Oncology Learning Network: What existing data led you and your co-investigators to conduct this reasearch?

Dr Portell: We know that bendamustine and obinutuzumab is a reasonable treatment option for high tumor burden FL from the GALLIUM data.

We wanted to see if we could improve on the response rate, but with the addition of venetoclax, which has been shown in preclinical models to have synergy with chemotherapy.

We went forward with a phase 2 study to combine venetoclax with bendamustine and obinutuzumab for patients who need chemotherapy with FL.

OLN: Could you briefly describe the study and its findings?

Dr Portell: The study added venetoclax to bendamustine and obinutuzumab. Venetoclax was given at 800 mg for 10 days with each cycle of chemotherapy--not continuous and a higher dose than usually is given with other standard treatments.

We initially gave venetoclax with the first cycle, but saw a high degree of tumorlysis syndrome, laboratory evidence of tumorlysis syndrome. Then we modified the study so that it was only given during the second cycle and onward.

The study found a very good (complete response) CR rate of 73% with a response rate of 92%. Rhe progression free survival (PFS) curves with the early estimate looked very good. However, the study did have a high incidence of opportunistic infections, which we think is more related to T cell depletion from the regimen, though we don't have T cell subsets to evaluate for on the study.

We actually think that the study, while having a very good response rate, is a little bit too toxic for this patient population to move forward as it's currently designed.

OLN: Were any of the outcomes particulary surprising?

Dr Portell: We were a bit surprised at the T cell toxicity, to be honest with you.
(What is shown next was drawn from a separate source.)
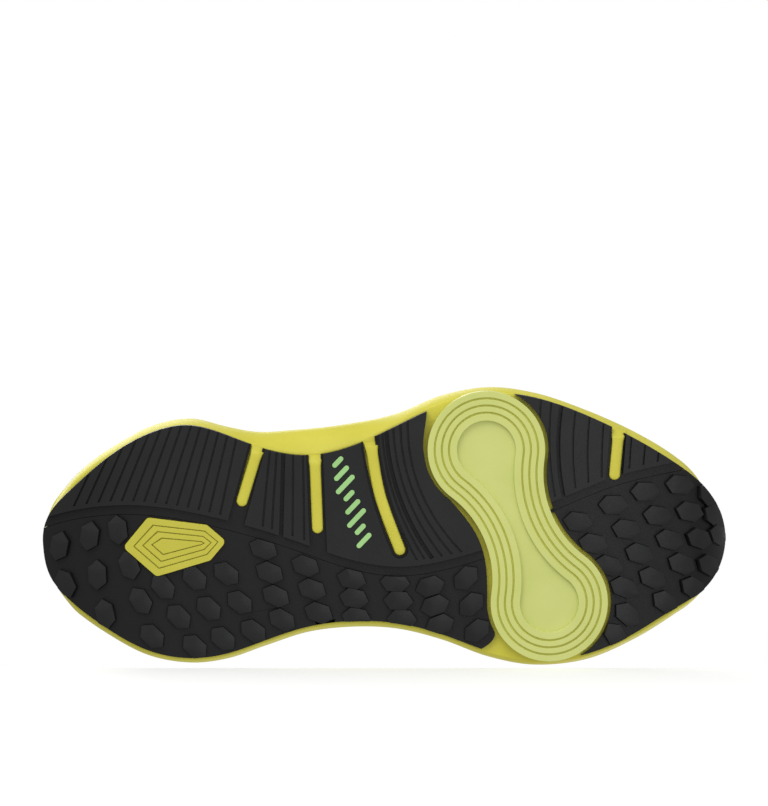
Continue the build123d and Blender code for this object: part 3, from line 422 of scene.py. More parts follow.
markLook = {
    "dark": (0.340, 0.640, 0.220), "light": (0.400, 0.700, 0.260), "mottleScale": 80.0,
    "grainScale": 1600.0, "grainDepth": 0.00002, "gloss": (0.4, 0.5),
}
rubber = mouldedMaterial("treadRubber", rubberLook)
foam = mouldedMaterial("midsoleFoam", foamLook)
podPlastic = mouldedMaterial("podPlastic", podLook)
insertFoam = mouldedMaterial("insertFoam", insertLook)
markPrint = mouldedMaterial("markPrint", markLook)
print("sole materials ready")


# The sole's outline
# along, lateral tread edge, lateral wall, medial tread edge, medial wall, in percent of length and width
soleRows = [
    (1.4, -11.5, -12.8, 12.8, 14.2),
    (4.5, -20.0, -21.6, 21.5, 23.2),
    (9.5, -31.0, -32.8, 30.6, 32.2),
    (15.5, -40.0, -41.8, 38.6, 40.1),
    (21.5, -43.3, -45.0, 41.5, 42.9),
    (27.0, -39.8, -42.1, 39.9, 41.4),
    (32.5, -34.8, -39.6, 35.2, 36.7),
    (38.8, -32.4, -40.2, 30.1, 31.6),
    (45.5, -36.0, -42.4, 28.0, 29.7),
    (52.0, -43.4, -46.0, 28.9, 30.4),
    (58.5, -50.9, -52.8, 33.0, 34.4),
    (65.3, -54.9, -56.5, 39.2, 40.6),
    (72.0, -53.2, -54.8, 42.2, 43.5),
    (79.5, -46.6, -48.4, 40.0, 41.5),
    (86.5, -38.0, -40.4, 32.6, 34.2),
    (92.5, -28.8, -31.2, 23.7, 25.2),
    (97.0, -19.2, -20.6, 16.4, 17.4),
]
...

While there's been some kind of circumstantial evidence of some T cell depletion with bendamustine-based chemotherapy, we didn't expect the addition of venetoclax to be quite so toxic.

Now it's a bit of a hypothesis that it's T cell that's causing these issues. We did very carefully evaluate for T cell toxicity, particularly in the maintenance phase of the study with evaluating for hypogammaglobulinemia and not pursuing maintenance if there was significant amount of hypogammaglobulinemia or increased infections.

We saw some very typical infections that are T cell mediated, like PJP pneumonia, CMV, encephalitis, BK nephropathy, that we don't typically see which is T cell depletion. I think that was a pretty surprising finding from the study.

OLN: What are the possible real-world applications of these findings in clinical practice?

Dr Portell: I think, at least for me, it gives me significant pause to think about patients going forward with maintenance strategies after bendamustine and being careful with infectious toxicities, particularly in the era of COVID and the COVID pandemic.

I think we need to be careful to not overly lymphodeplete or overly immunosuppress our patients, though adequately treat their lymphoma. It's a fine line to find.

I do think that there is some opportunities for the combination, could we use Rituxan (rituximab) instead of obinutuzumab? Do we need such a high dose of venetoclax? Could the toxicity profile be different in a different lymphoma? I think those are all things that we can consider with the combination in the future.

OLN: Do you and your co-investigators intend to expand upon this research? If so, what will be your next steps?

Dr Portell: We are not going to continue the study of this combination in FL. These are patients that are very well treated with multiple different agents and the degree of toxicity that we saw is just not worth the perceived response benefit.

We are going to continue to follow patients and maybe we'll see some differences in PFS that may change our mind. But at the current time, we think that the toxicity is not quite worth it.

We are evaluating the combination in mantle cell lymphoma (MCL), where the toxicity may actually be worth the benefit and response, with a disease that's a bit more aggressive. But we're also changing the backbone and not using obinutuzumab, but using rituximab instead. We're kind of shifting the treatment, the combination into a slightly different disease and kind of changing the paradigm a bit so it's not quite as toxic.